The Revd Professor William Barclay
‘Man and the Beasts’ – Life and Work, January 1976
(Church of Scotland magazine)
http://www.all-creatures.org/fol/art-man.html

“Animals obviously do not have human rights, for their life has a different purpose and function. They would have no use for our social and political rights. But what of those other “rights” (there is no other word for it) which their Creator must have given them (not against himself but against us) when he placed them on this earth – rights which follow from the physical nature they share with us humans, from the needs and appetites we have in common and our common capacity for pleasure and pain?”
Rev.
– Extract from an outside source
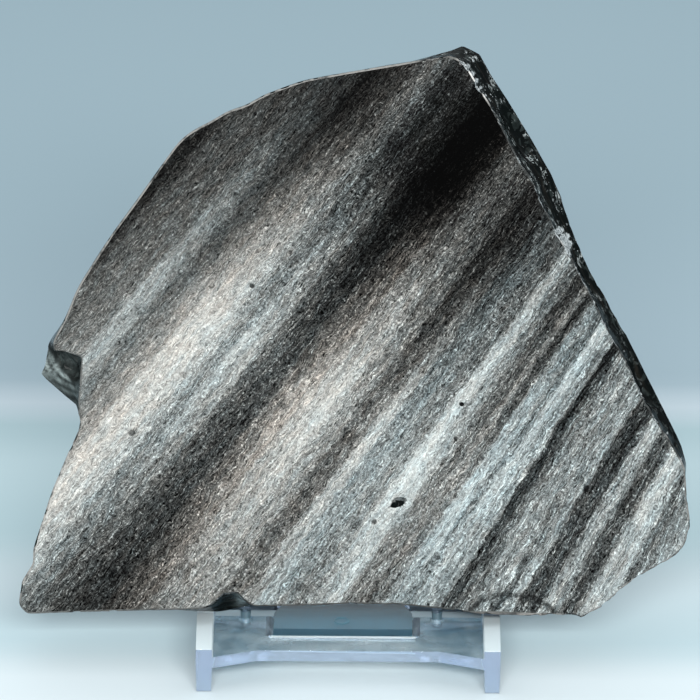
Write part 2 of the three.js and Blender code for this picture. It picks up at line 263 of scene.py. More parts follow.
class Sheet:
    """A material's node tree, with short calls that add one node each and return its output."""

    def __init__(self, name: str) -> None:
        """Starts an empty tree that has only its output.

        Args:
            name: the material's name.
        """
        self.material = bpy.data.materials.new(name)
        self.material.use_nodes = True
        self.tree = self.material.node_tree
        self.tree.nodes.clear()
        self.output = self.tree.nodes.new("ShaderNodeOutputMaterial")

    def node(self, kind: str, inputs: dict[str | int, Value | tuple] | None = None,
             **settings: object) -> bpy.types.Node:
        """Adds a node.

        Args:
            kind: the node's type, without ShaderNode.
            inputs: what goes into its sockets: an output to link, or a plain value.
            settings: its other properties.

        Returns:
            The node.
        """
        made = self.tree.nodes.new("ShaderNode" + kind)
        for key, value in settings.items():
            setattr(made, key, value)
        for key, value in (inputs or {}).items():
            self.feed(made.inputs[key], value)
        return made

    def feed(self, socket: Socket, value: Value | tuple) -> None:
        """Links an output to a socket, or sets its plain value.

        Args:
            socket: the input.
            value: an output to link, or a plain value.
        """
        if isinstance(value, bpy.types.NodeSocket):
            self.tree.links.new(value, socket)
        else:
            socket.default_value = value

    def math(self, operation: str, *values: Value) -> Socket:
        """One step of arithmetic."""
        return self.node("Math", dict(enumerate(values)), operation=operation).outputs[0]

    def folded(self, operation: str, *values: Value) -> Socket:
        """One operation carried through some values, from the first to the last."""
        return reduce(lambda before, value: self.math(operation, before, value), values)

    def vector(self, operation: str, *values: Value | tuple) -> bpy.types.Node:
        """One step of vector arithmetic."""
        return self.node("VectorMath", dict(enumerate(values)), operation=operation)

    def step(self, value: Value, rise: Rise) -> Socket:
        """A value put through a smooth rise.

        Args:
            value: what goes in.
            rise: the rise.

        Returns:
            The risen value.
        """
        made = self.node("MapRange", interpolation_type="SMOOTHSTEP")
        for key, item in zip(("Value", "From Min", "From Max", "To Min", "To Max"),
                             (value, *astuple(rise))):
            self.feed(made.inputs[key], item)
        return made.outputs[0]

    def near(self, value: Value, reach: float, blend: float) -> Socket:
        """1 where a value is within a reach of 0 either way, with a narrow blend past it."""
        return self.step(self.math("ABSOLUTE", value), Rise(reach + blend, reach - blend))

    def noise_node(self, vector: Socket, cloud: Cloud) -> bpy.types.Node:
        """Adds a noise texture, which gives a value and a colour."""
        return self.node("TexNoise", {"Vector": vector, "Scale": cloud.scale,
                                      "Detail": cloud.detail, "Roughness": cloud.roughness})

    def noise(self, vector: Socket, cloud: Cloud) -> Socket:
        """Smooth noise from 0 to 1."""
        return self.noise_node(vector, cloud).outputs[0]

    def mix(self, share: Value, first: Socket | tuple, second: Socket | tuple) -> Socket:
        """Mixes two colours.

        Args:
            share: how much of the second.
            first: the first colour.
            second: the second colour.

        Returns:
            The mixed colour.
        """
        made = self.node("Mix", data_type="RGBA", clamp_result=True)
        for socket, value in zip((made.inputs[0], made.inputs[6], made.inputs[7]),
                                 (share, first, second)):
            self.feed(socket, (*value, 1.0) if isinstance(value, tuple) else value)
        return made.outputs[2]

    def object_place(self) -> Socket:
        """Where the surface point is, in the object's own coordinates."""
        return self.node("TexCoord").outputs["Object"]

    def axes(self, vector: Socket) -> bpy.types.NodeOutputs:
        """The three parts of a vector."""
        return self.node("SeparateXYZ", {0: vector}).outputs

    def facing(self, axis: int, rise: Rise) -> Socket:
        """How much the flat face looks along an axis, put through a rise."""
        normal = self.node("NewGeometry").outputs["True Normal"]
        return self.step(self.axes(normal)[axis], rise)

    def attribute(self, name: str) -> Socket:
        """A number that the mesh carries at each vertex."""
        return self.node("Attribute", attribute_name=name).outputs["Fac"]

    def bump(self, height: Socket, strength: float, distance: float) -> Socket:
        """A normal tilted by a height."""
        made = self.node("Bump", {"Height": height, "Strength": strength, "Distance": distance})
        return made.outputs[0]

    def surface(self, inputs: dict[str | int, Value | tuple]) -> bpy.types.Material:
        """Ends the tree with one principled surface.

        Args:
            inputs: what goes into its sockets.

        Returns:
            The material.
        """
        shader = self.node("BsdfPrincipled", inputs)
        self.tree.links.new(shader.outputs[0], self.output.inputs["Surface"])
        return self.material


@dataclass(frozen=True)
class SheenBand:
    """One band of sheen: its angle in the fan and half width in degrees, how light it is from 0 to
    1 at the slab's near end, middle and far end, and its hue from -1, teal, to 1, brown."""

    angle: float
    width: float
    near: float
    middle: float
    far: float
    hue: float


@dataclass(frozen=True)
class FanSockets:
    """What the fan's nodes give: level and hue of the sheen, and the place along and across it."""

    level: Socket
    hue: Socket
    along: Socket
    across: Socket
    depth: Socket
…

Basil Wrighton
(unpublished) Letter to a columnist in The Universe dated 19th July, 1982
Reprinted in The Ark, No. 136, August 1982

“ ‘Human rights’ is a complex idea and one may agree that animal and human ‘rights’ are not precisely on a par.
If, however, humans have ‘an obligation to see that animals do not suffer unnecessary or excessive pain’, then it is an animal’s ‘right’ that we should honour that obligation.”
The Rt. Revd. Dr. John Austin Baker
Letter published in the Church of England Newspaper, 25th September 2003 edition.